**Task material:**

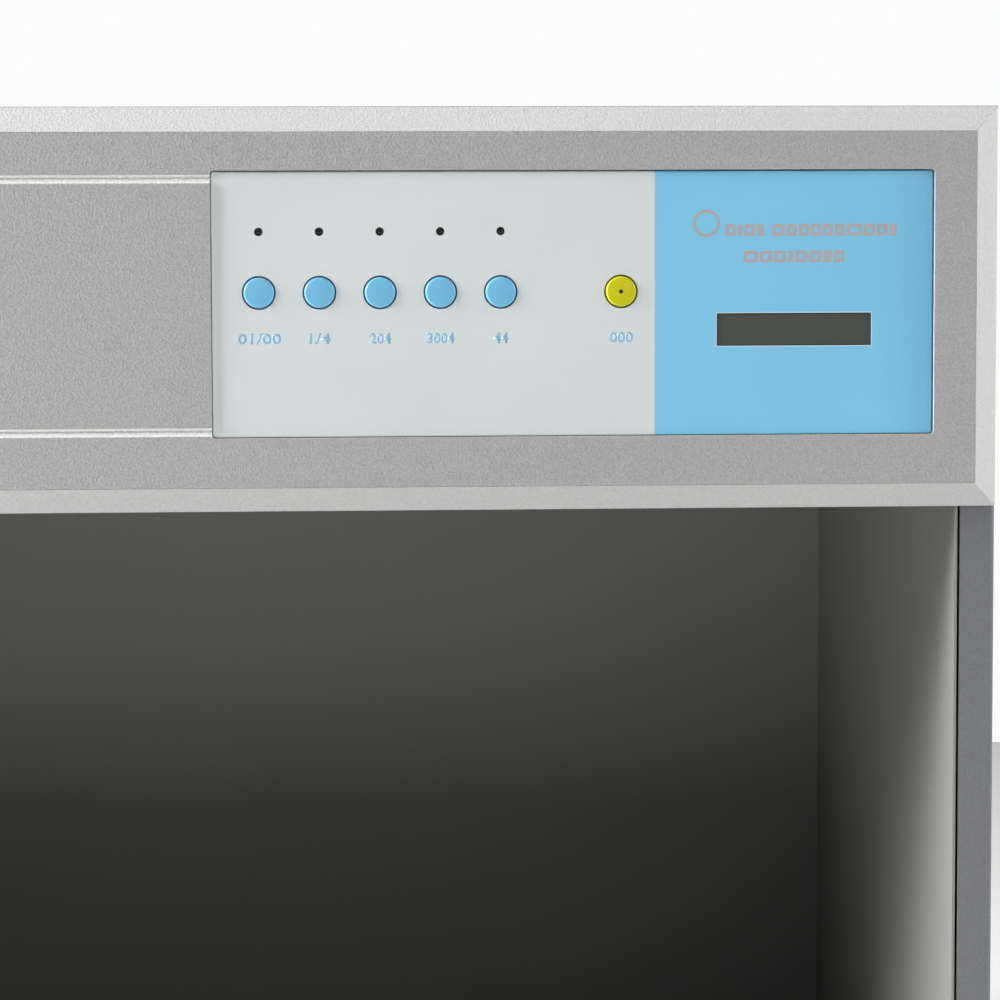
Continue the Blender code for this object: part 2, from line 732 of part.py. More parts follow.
def make_bulbs(glass, ceramic):
    """Two tungsten bulbs lying along the cabinet, crown to crown."""
    waist = BULB_LENGTH - BULB_CAP_LENGTH
    steps = 7
    dome = []
    for n in range(steps):
        turn = math.radians(n * BULB_TURN / (steps - 1))
        dome.append((BULB_RADIUS * (1 - math.cos(turn)), BULB_RADIUS * math.sin(turn)))
    profile = [
        *dome,
        (waist, BULB_NECK_RADIUS),
        (waist, BULB_CAP_RADIUS),
        (BULB_LENGTH - BULB_TIP_SLOPE, BULB_CAP_RADIUS),
        (BULB_LENGTH, BULB_TIP_RADIUS),
        (BULB_LENGTH, 0),
    ]
    for name, side in (("left", -1), ("right", 1)):
        centre = (side * BULB_START, BULB_Y, BULB_Z)
        shape = spun(profile, centre, (side, 0, 0), 20)
        place(f"bulb_{name}", shape, glass, smooth=True)
        mouth = BULB_START + BULB_LENGTH - BULB_GRIP
        end = mouth + BULB_HOLDER_LENGTH
        shell = bmesh.new()
        start = (side * mouth, BULB_Y, BULB_Z)
        add_rod(shell, start, (side * end, BULB_Y, BULB_Z), BULB_HOLDER_RADIUS, 20)
        holder = place(f"bulb_holder_{name}", shell, ceramic, smooth=True)
        top = REFLECTOR_Z - GAP
        reach, thick = BRACKET_FOOT
        ends = sorted((side * (end - BRACKET_THICK), side * end))
        low = (ends[0], BULB_Y - BRACKET_HALF, BULB_Z)
        join(holder, block(low, (ends[1], BULB_Y + BRACKET_HALF, top)), "bracket")
        ends = sorted((side * (end - BRACKET_THICK), side * (end + reach)))
        low = (ends[0], BULB_Y - BRACKET_HALF, top - thick)
        join(holder, block(low, (ends[1], BULB_Y + BRACKET_HALF, top)), "foot")
        bore = bmesh.new()
        start = (side * (mouth - OVERRUN), BULB_Y, BULB_Z)
        end = (side * (mouth + BULB_GRIP + OVERRUN), BULB_Y, BULB_Z)
        add_rod(bore, start, end, BULB_BORE, 20)
        cut(holder, bore, "bore")


# ---------------------------------------------------------------- mains side


def make_ballasts(steel):
    length, width, height = BALLAST_SIZE
    for n, y in enumerate(BALLAST_YS, start=1):
        low = (BALLAST_X, y - width / 2, DECK)
        shape = block(low, (BALLAST_X + length, y + width / 2, DECK + height))
        ballast = place(f"ballast_{n}", shape, steel)
        low = (BALLAST_X - BALLAST_TAB, y - width / 3, DECK)
        high = (BALLAST_X + length + BALLAST_TAB, y + width / 3, DECK + SHEET)
        join(ballast, block(low, high), "tabs")


def make_terminal_block(plastic):
    low = Vector((*TERMINAL_AT, DECK))
    size = Vector(TERMINAL_SIZE)
    terminal = place("terminal_block", block(low, low + size), plastic)
    pitch = size.x / TERMINAL_WAYS
    slits = bmesh.new()
    for n in range(1, TERMINAL_WAYS):
        x = low.x + n * pitch
        start = (x - TERMINAL_SLIT, low.y - GAP, low.z + size.z / 2)
        end = (x + TERMINAL_SLIT, low.y + size.y + GAP, low.z + size.z + GAP)
        add_block(slits, start, end)
    cut(terminal, slits)


def make_power_board(card):
    """The card that switches the lamps: relays and a small transformer."""
    low = Vector((*POWER_AT, DECK))
    start = low + Vector((0, 0, POWER_LIFT))
    shape = block(start, start + Vector((*POWER_SIZE, BOARD_THICK)))
    board = place("power_board", shape, card)
    parts = bmesh.new()
    for x in (POWER_INSET, POWER_SIZE[0] - POWER_INSET):
        for y in (POWER_INSET, POWER_SIZE[1] - POWER_INSET):
            foot = low + Vector((x, y, 0))
            add_rod(parts, foot, start + Vector((x, y, GAP)), PILLAR_RADIUS, 10)
    deck = start + Vector((0, 0, BOARD_THICK - GAP))
    for n in range(RELAYS):
        corner = deck + Vector((RELAY_AT[0] + n * RELAY_PITCH, RELAY_AT[1], 0))
        add_block(parts, corner, corner + Vector(RELAY_SIZE))
    corner = deck + Vector((*TRANSFORMER_AT, 0))
    add_block(parts, corner, corner + Vector(TRANSFORMER_SIZE))
    join(board, parts, "parts")


def make_power_inlet(plastic, pull):
    """Mains inlet with its socket, three flat pins, and a fuse drawer."""
    half_x, half_z = (side / 2 for side in INLET_FLANGE)
    face = REAR_Y + INLET_PROUD
    low = (INLET_X - half_x, REAR_Y + GAP, INLET_Z - half_z)
    high = (INLET_X + half_x, face, INLET_Z + half_z)
    shape = rounded_plate(low, high, INLET_RADIUS, 2)
    inlet = place("power_inlet", shape, plastic)
    half_x, half_z = (side / 2 for side in INLET_BODY)
    low = (INLET_X - half_x, REAR_Y - INLET_DEPTH, INLET_Z - half_z)
    high = (INLET_X + half_x, REAR_Y + 2 * GAP, INLET_Z + half_z)
    join(inlet, block(low, high), "body")
    holes = bmesh.new()
    half_x, half_z = (side / 2 for side in SOCKET_SIZE)
    z = INLET_Z + SOCKET_Z
    low = (INLET_X - half_x, face - SOCKET_DEPTH, z - half_z)
    add_block(holes, low, (INLET_X + half_x, face + SHEET, z + half_z))
    half_x, half_z = (side / 2 + GAP for side in DRAWER_SIZE)
    drawer_z = INLET_Z + DRAWER_Z
    low = (INLET_X - half_x, face - DRAWER_DEPTH - GAP, drawer_z - half_z)
    add_block(holes, low, (INLET_X + half_x, face + SHEET, drawer_z + half_z))
    cut(inlet, holes)
    pins = bmesh.new()
    start_y, end_y = face - SOCKET_DEPTH - SHEET, face - INLET_PIN_BACK
    half_x, half_z = INLET_PIN_HALF
    for pin_x, pin_z in INLET_PINS:
        pin_x, pin_z = INLET_X + pin_x, z + pin_z
        low = (pin_x - half_x, start_y, pin_z - half_z)
        add_block(pins, low, (pin_x + half_x, end_y, pin_z + half_z))
    join(inlet, pins, "pins")
    half_x, half_z = (side / 2 for side in DRAWER_SIZE)
    low = (INLET_X - half_x, face - DRAWER_DEPTH, drawer_z - half_z)
    high = (INLET_X + half_x, face, drawer_z + half_z)
    place("fuse_drawer", block(low, high), pull)


def main():
    clear_scene()
    casing = finish("casing_paint", (84, 85, 88), 0.55)
    bezel = finish("bezel_paint", (168, 168, 168), 0.5)
    fascia = finish("fascia_paint", (182, 182, 181), 0.55)
    chamber = finish("chamber_grey", (122, 122, 120), 0.9)
    reflector = finish("reflector_white", (238, 238, 234), 0.5)
    rubber = finish("rubber_black", (32, 32, 32), 0.8)
    overlay = finish("overlay_print", (210, 217, 218), 0.4)
    blue = finish("button_blue", (115, 185, 222), 0.35)
    yellow = finish("button_yellow", (205, 198, 30), 0.35)
    lens = finish("led_lens", (30, 32, 34), 0.3)
    window = finish("lcd_glass", (75, 78, 71), 0.25)
    card = finish("circuit_card", (28, 92, 60), 0.5)
    tube = finish("tube_phosphor", (240, 240, 236), 0.3)
    violet = finish("tube_ultraviolet", (44, 34, 66), 0.2)
    bulb = finish("bulb_glass", (236, 232, 220), 0.3)
    ceramic = finish("holder_white", (232, 230, 224), 0.5)
    steel = finish("ballast_steel", (160, 162, 165), 0.4, 0.7)
    black = finish("inlet_black", (24, 24, 25), 0.5)
    make_side_pans(casing)
    make_base(casing, rubber)
    make_rear_panel(casing)
    make_top_cover(casing)
    make_chamber(chamber, reflector)
    make_head_baffle(casing)
    make_bezel(bezel)
    make_fascia(fascia)
    make_overlay(overlay)
    make_buttons(blue, yellow)
    make_leds(lens)
    make_display(window, card)
    make_control_board(card)
    make_tubes(tube, violet)
    make_lampholders(ceramic)
    make_bulbs(bulb, ceramic)
    make_ballasts(steel)
    make_terminal_block(ceramic)
    make_power_board(card)
    make_power_inlet(black, black)


main()
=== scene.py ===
"""Looks of the colour assessment cabinet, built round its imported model.

Everything is in metres, in the model's own frame: +X to the right as seen from
the front, +Y to the back, +Z up.
"""

import json
import math
from contextlib import contextmanager

import bmesh
import bpy
from bpy.props import FloatProperty, FloatVectorProperty, IntProperty, PointerProperty
from mathutils import Matrix, Vector


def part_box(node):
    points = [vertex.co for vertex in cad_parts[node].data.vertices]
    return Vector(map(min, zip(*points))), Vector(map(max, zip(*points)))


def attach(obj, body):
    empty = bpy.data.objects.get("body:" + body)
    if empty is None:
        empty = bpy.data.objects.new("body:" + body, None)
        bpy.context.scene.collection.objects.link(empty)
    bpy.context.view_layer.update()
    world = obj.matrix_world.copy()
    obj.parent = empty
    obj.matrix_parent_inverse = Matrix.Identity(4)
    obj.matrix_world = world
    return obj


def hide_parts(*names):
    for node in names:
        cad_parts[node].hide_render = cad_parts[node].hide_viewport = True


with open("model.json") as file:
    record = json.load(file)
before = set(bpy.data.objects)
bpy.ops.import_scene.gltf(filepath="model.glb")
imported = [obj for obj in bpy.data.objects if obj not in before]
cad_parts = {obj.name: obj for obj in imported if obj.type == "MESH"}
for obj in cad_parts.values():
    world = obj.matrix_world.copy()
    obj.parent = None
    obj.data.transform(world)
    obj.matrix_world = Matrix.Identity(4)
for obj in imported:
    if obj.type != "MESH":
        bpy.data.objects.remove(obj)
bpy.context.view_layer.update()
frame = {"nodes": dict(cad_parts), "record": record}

bl_info = {
    "name": "Colour assessment cabinet",
    "version": (1, 0, 0),
    "blender": (4, 5, 0),
    "location": "View3D > Sidebar > Cabinet",
    "description": "Pieces and finishes of a bench cabinet for judging colours",
    "category": "Object",
}

FRONT = Vector((0, -1, 0))
BACK = Vector((0, 1, 0))
RIGHT = Vector((1, 0, 0))
UP = Vector((0, 0, 1))
LAMPS = ("power", "tungsten", "daylight", "store", "ultraviolet")
BUTTONS = (*LAMPS, "clear")
TUBES = ("daylight_front", "store_front", "daylight_rear", "store_rear", "ultraviolet")
STATIC = "cabinet"
GAP = 0.0003  # air between neighbouring pieces
CLOSE = 1e-5  # places nearer than this count as the same
THROUGH = 0.004  # how far a cutter reaches past a face

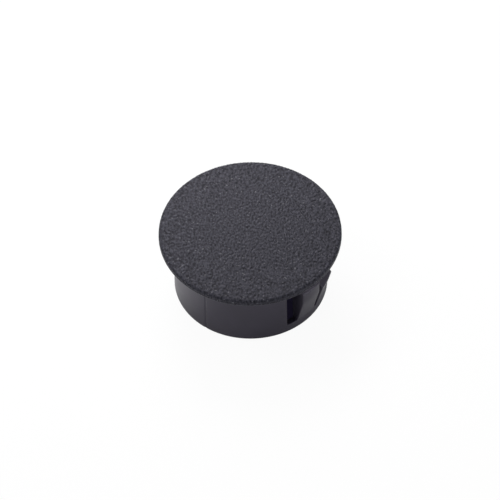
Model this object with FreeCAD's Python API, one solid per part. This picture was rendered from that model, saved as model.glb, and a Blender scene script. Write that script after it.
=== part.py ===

**What you should do:**
Write out, from the lines above, only those from the line with "make_control_board(card)" to the line with "zip(*points))), Vector(map(max, zip(*points)))", exactly as given, including the first and the last.

**Written response:**
    make_control_board(card)
    make_tubes(tube, violet)
    make_lampholders(ceramic)
    make_bulbs(bulb, ceramic)
    make_ballasts(steel)
    make_terminal_block(ceramic)
    make_power_board(card)
    make_power_inlet(black, black)


main()
=== scene.py ===
"""Looks of the colour assessment cabinet, built round its imported model.

Everything is in metres, in the model's own frame: +X to the right as seen from
the front, +Y to the back, +Z up.
"""

import json
import math
from contextlib import contextmanager

import bmesh
import bpy
from bpy.props import FloatProperty, FloatVectorProperty, IntProperty, PointerProperty
from mathutils import Matrix, Vector


def part_box(node):
    points = [vertex.co for vertex in cad_parts[node].data.vertices]
    return Vector(map(min, zip(*points))), Vector(map(max, zip(*points)))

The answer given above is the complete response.